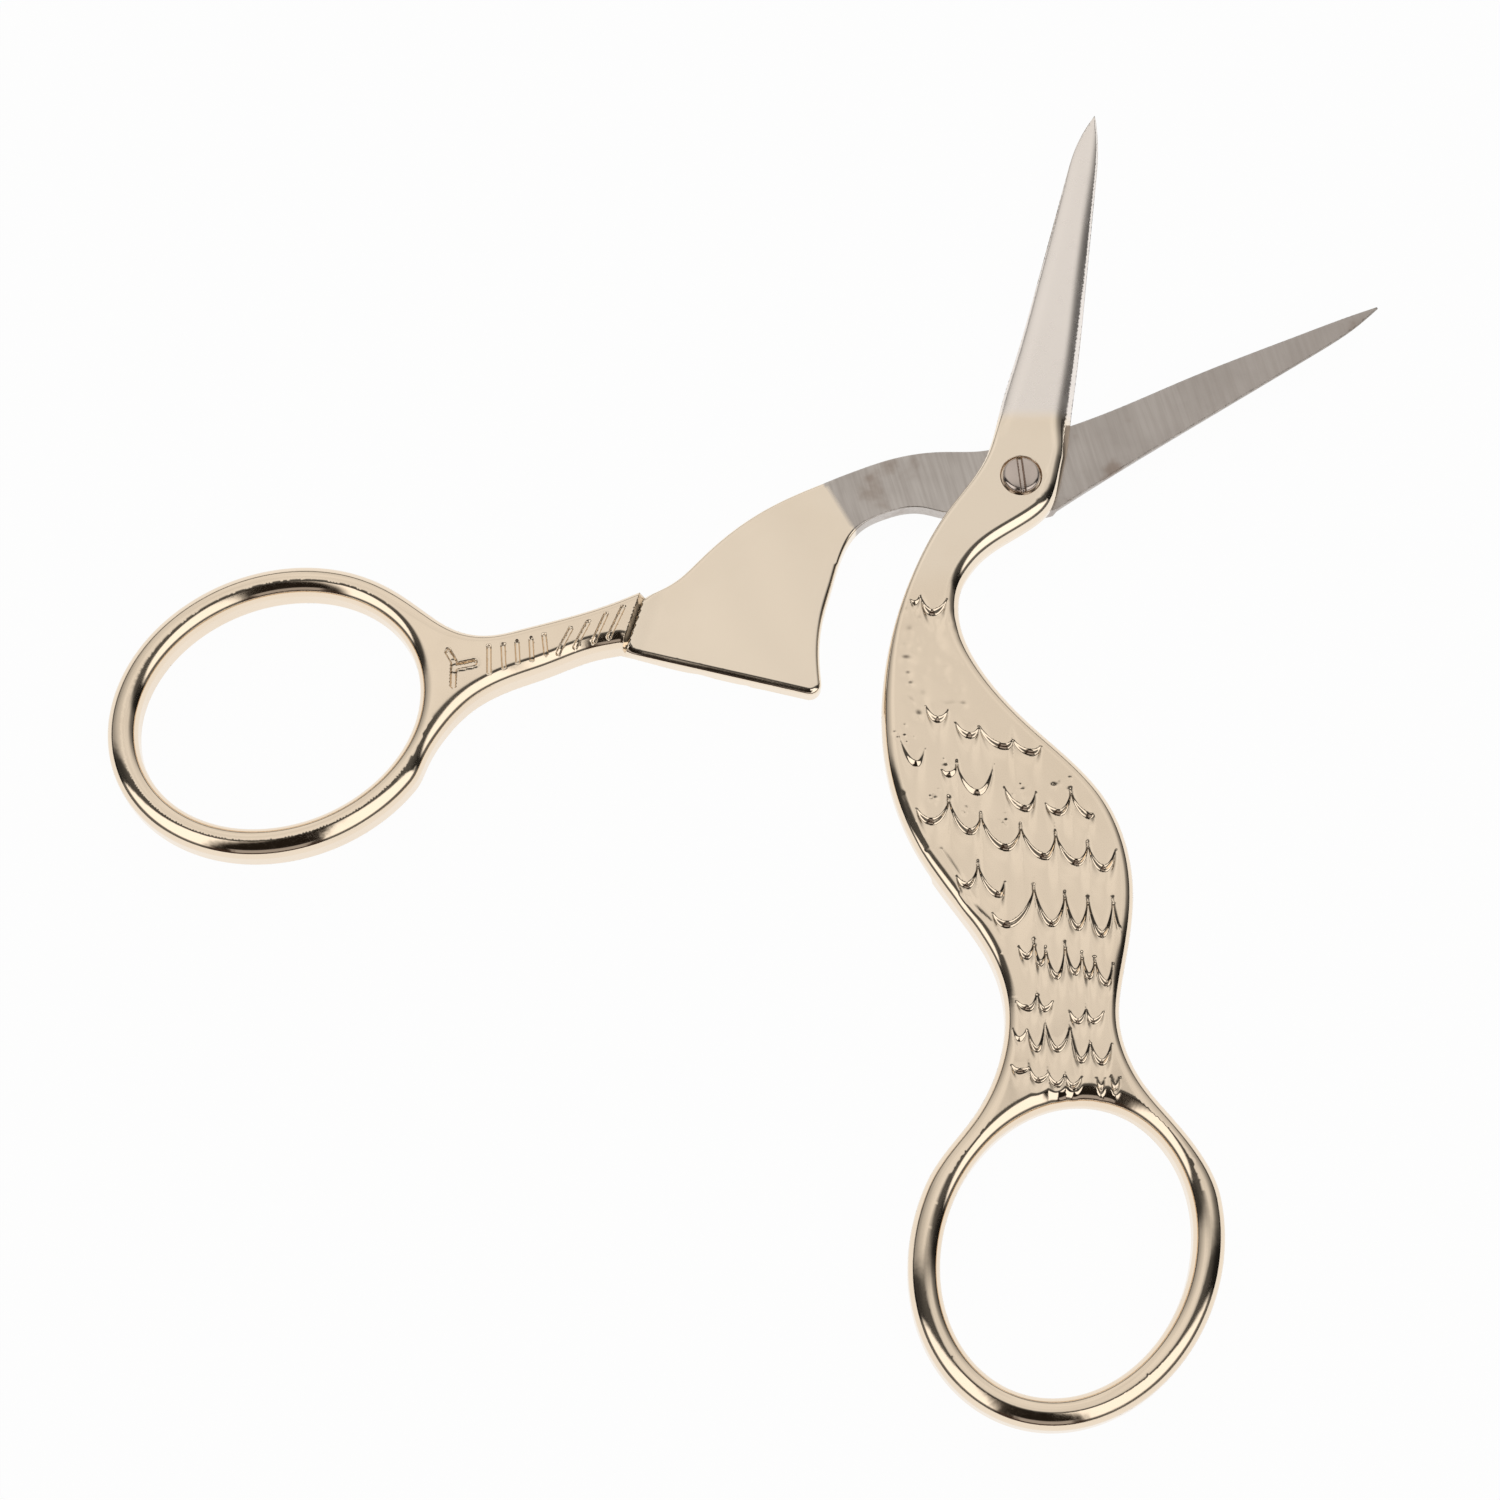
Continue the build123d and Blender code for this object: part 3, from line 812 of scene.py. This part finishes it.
def build_half(name, loops, top_round, under_round, top_rest, under_rest, fine_zone, extra):
    """One half as a closed mesh: two relief faces on one net of triangles, and walls between them."""
    border = Border(loops)
    bx, by = border.a.T
    rounds_top, rounds_under = top_round(bx, by, border.ids), under_round(bx, by, border.ids)
    wide = [width * share for width in (rounds_top[0], rounds_under[0]) for share in ROUND_SHARES]
    offsets = np.concatenate([border.a + border.n * w[:, None] for w in wide])
    keep = border.inside(*offsets.T)
    offsets = offsets[keep]
    offsets = offsets[border.near(*offsets.T)[0] > ROW_KEEPS * np.concatenate(wide)[keep]]
    x0, y0 = border.a.min(0)
    x1, y1 = border.a.max(0)

    def lattice(gap):
        gx, gy = np.meshgrid(np.arange(x0, x1, gap), np.arange(y0, y1, gap * 0.866))
        gx = gx + (np.arange(gx.shape[0])[:, None] % 2) * gap / 2
        return np.stack([gx.ravel(), gy.ravel()], 1)

    coarse, fine = lattice(COARSE), lattice(FINE)
    inner = np.concatenate(extra + [fine[fine_zone(*fine.T)], coarse[~fine_zone(*coarse.T)]])
    inner = inner[border.inside(*inner.T)]
    inner = inner[border.near(*inner.T)[0] > CLEAR_OF_BORDER]
    count = len(border.a)
    pts = thinned(np.concatenate([border.a, offsets, inner]), CLEAR_OF_OTHERS, count)
    edges = list(enumerate(border.after.tolist()))
    p, tris = net(pts, edges)
    tris = tris[border.inside(*p[tris].mean(1).T)]
    x, y = p.T
    zt, nt = face_heights(x, y, border, rounds_top, top_rest, 1)
    zb, nb = face_heights(x, y, border, rounds_under, under_rest, -1)
    n = len(p)
    points = [np.stack([x, y, zt], 1), np.stack([x, y, zb], 1)]
    for row in range(1, WALL_ROWS + 1):
        s = row / (WALL_ROWS + 1)
        points.append(np.stack([x[:count], y[:count], zt[:count] * (1 - s) + zb[:count] * s], 1))
    faces = [tuple(t) for t in tris] + [tuple(t[::-1] + n) for t in tris]
    normals = [nt[t] for t in tris] + [nb[t[::-1]] for t in tris]
    walls = -np.concatenate([border.n, np.zeros((count, 1))], 1)
    levels = [0, *(2 * n + row * count for row in range(WALL_ROWS)), n]
    for a, b in edges:
        for upper, under in zip(levels[:-1], levels[1:]):
            faces.append((upper + a, under + a, under + b, upper + b))
            normals.append(walls[[a, a, b, b]])
    return smooth_object(name, points, faces, normals)


def front_fine(x, y):
    """Where the front half has the finer net: the bird's body, the pocket's wall and the blade."""
    u, v = local(x, y, FRONT_ANGLE)
    body = (u > 9.5) & (u < 57) & (v < 9.5) & (v > -14)
    wall = (abs(side_of(x, y, pocket_ends) + POCKET_GAP) < 0.5) & (u > 5)
    return body | wall | (local(x, y, FRONT_BLADE)[0] > 2.0)


def rear_fine(x, y):
    """Where the rear half has the finer net: the strokes, the step and the blade."""
    u, v = local(x, y, REAR_ANGLE)
    leg = (u > 34.5) & (u < 54) & (v > -3.5) & (v < 6)
    wall = abs(side_of(x, y, step_ends) - 0.4) < 1.0
    return leg | wall | (local(x, y, REAR_BLADE)[0] > 2.0)


def along_line(ends, offsets, gap=0.16, beyond=1.5):
    """Rows of points beside a line. Offsets go towards the pivot."""
    a, b = ends
    length = np.hypot(*(b - a))
    n = left_of(a[None], b[None])
    if n[0] @ -a < 0:
        n = -n
    t = np.arange(-beyond, length + beyond, gap)[:, None]
    return np.concatenate([a + t * ((b - a) / length) + n * o for o in offsets])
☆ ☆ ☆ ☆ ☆
Task details:
Return all of the data precisely as it appears.

The reply:
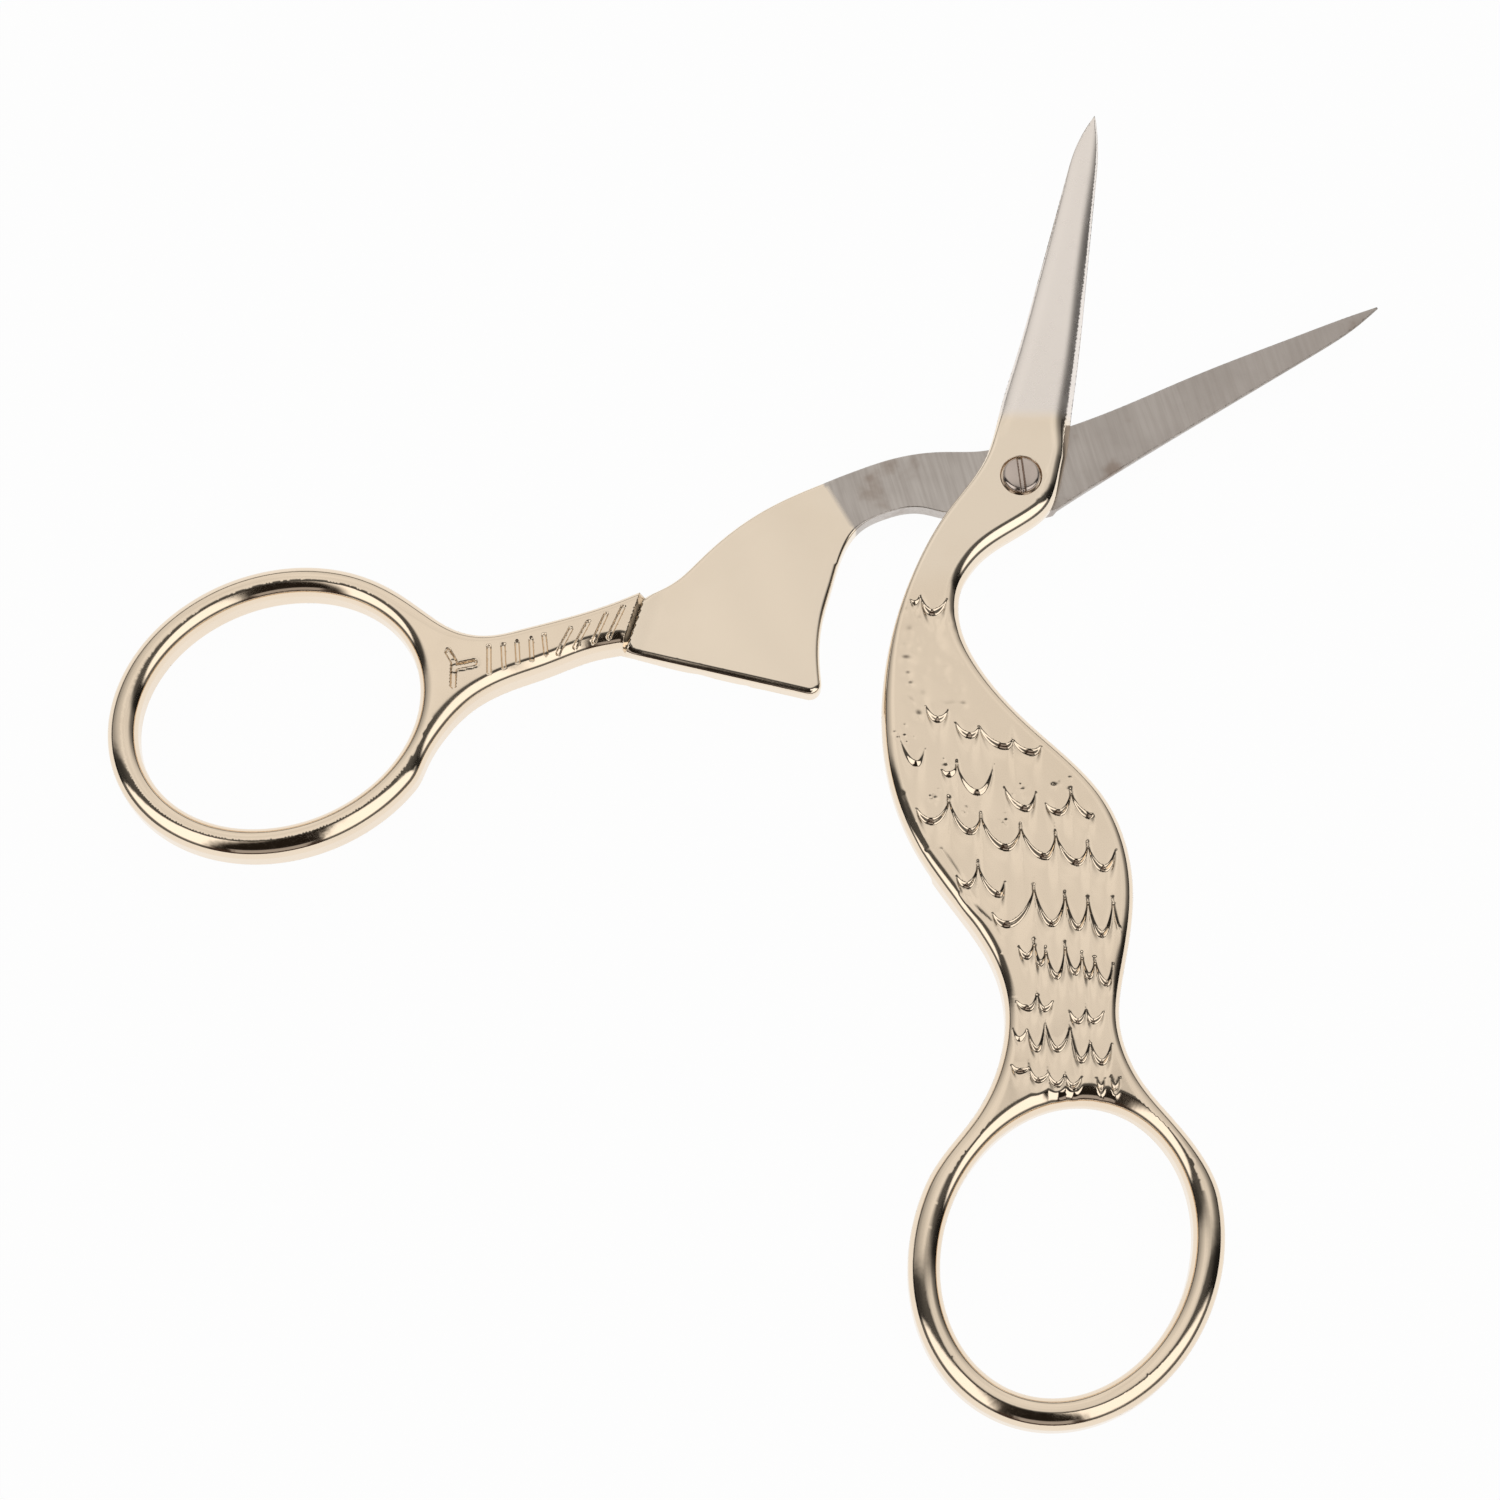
Continue the build123d and Blender code for this object: part 3, from line 812 of scene.py. This part finishes it.
def build_half(name, loops, top_round, under_round, top_rest, under_rest, fine_zone, extra):
    """One half as a closed mesh: two relief faces on one net of triangles, and walls between them."""
    border = Border(loops)
    bx, by = border.a.T
    rounds_top, rounds_under = top_round(bx, by, border.ids), under_round(bx, by, border.ids)
    wide = [width * share for width in (rounds_top[0], rounds_under[0]) for share in ROUND_SHARES]
    offsets = np.concatenate([border.a + border.n * w[:, None] for w in wide])
    keep = border.inside(*offsets.T)
    offsets = offsets[keep]
    offsets = offsets[border.near(*offsets.T)[0] > ROW_KEEPS * np.concatenate(wide)[keep]]
    x0, y0 = border.a.min(0)
    x1, y1 = border.a.max(0)

    def lattice(gap):
        gx, gy = np.meshgrid(np.arange(x0, x1, gap), np.arange(y0, y1, gap * 0.866))
        gx = gx + (np.arange(gx.shape[0])[:, None] % 2) * gap / 2
        return np.stack([gx.ravel(), gy.ravel()], 1)

    coarse, fine = lattice(COARSE), lattice(FINE)
    inner = np.concatenate(extra + [fine[fine_zone(*fine.T)], coarse[~fine_zone(*coarse.T)]])
    inner = inner[border.inside(*inner.T)]
    inner = inner[border.near(*inner.T)[0] > CLEAR_OF_BORDER]
    count = len(border.a)
    pts = thinned(np.concatenate([border.a, offsets, inner]), CLEAR_OF_OTHERS, count)
    edges = list(enumerate(border.after.tolist()))
    p, tris = net(pts, edges)
    tris = tris[border.inside(*p[tris].mean(1).T)]
    x, y = p.T
    zt, nt = face_heights(x, y, border, rounds_top, top_rest, 1)
    zb, nb = face_heights(x, y, border, rounds_under, under_rest, -1)
    n = len(p)
    points = [np.stack([x, y, zt], 1), np.stack([x, y, zb], 1)]
    for row in range(1, WALL_ROWS + 1):
        s = row / (WALL_ROWS + 1)
        points.append(np.stack([x[:count], y[:count], zt[:count] * (1 - s) + zb[:count] * s], 1))
    faces = [tuple(t) for t in tris] + [tuple(t[::-1] + n) for t in tris]
    normals = [nt[t] for t in tris] + [nb[t[::-1]] for t in tris]
    walls = -np.concatenate([border.n, np.zeros((count, 1))], 1)
    levels = [0, *(2 * n + row * count for row in range(WALL_ROWS)), n]
    for a, b in edges:
        for upper, under in zip(levels[:-1], levels[1:]):
            faces.append((upper + a, under + a, under + b, upper + b))
            normals.append(walls[[a, a, b, b]])
    return smooth_object(name, points, faces, normals)


def front_fine(x, y):
    """Where the front half has the finer net: the bird's body, the pocket's wall and the blade."""
    u, v = local(x, y, FRONT_ANGLE)
    body = (u > 9.5) & (u < 57) & (v < 9.5) & (v > -14)
    wall = (abs(side_of(x, y, pocket_ends) + POCKET_GAP) < 0.5) & (u > 5)
    return body | wall | (local(x, y, FRONT_BLADE)[0] > 2.0)


def rear_fine(x, y):
    """Where the rear half has the finer net: the strokes, the step and the blade."""
    u, v = local(x, y, REAR_ANGLE)
    leg = (u > 34.5) & (u < 54) & (v > -3.5) & (v < 6)
    wall = abs(side_of(x, y, step_ends) - 0.4) < 1.0
    return leg | wall | (local(x, y, REAR_BLADE)[0] > 2.0)


def along_line(ends, offsets, gap=0.16, beyond=1.5):
    """Rows of points beside a line. Offsets go towards the pivot."""
    a, b = ends
    length = np.hypot(*(b - a))
    n = left_of(a[None], b[None])
    if n[0] @ -a < 0:
        n = -n
    t = np.arange(-beyond, length + beyond, gap)[:, None]
    return np.concatenate([a + t * ((b - a) / length) + n * o for o in offsets])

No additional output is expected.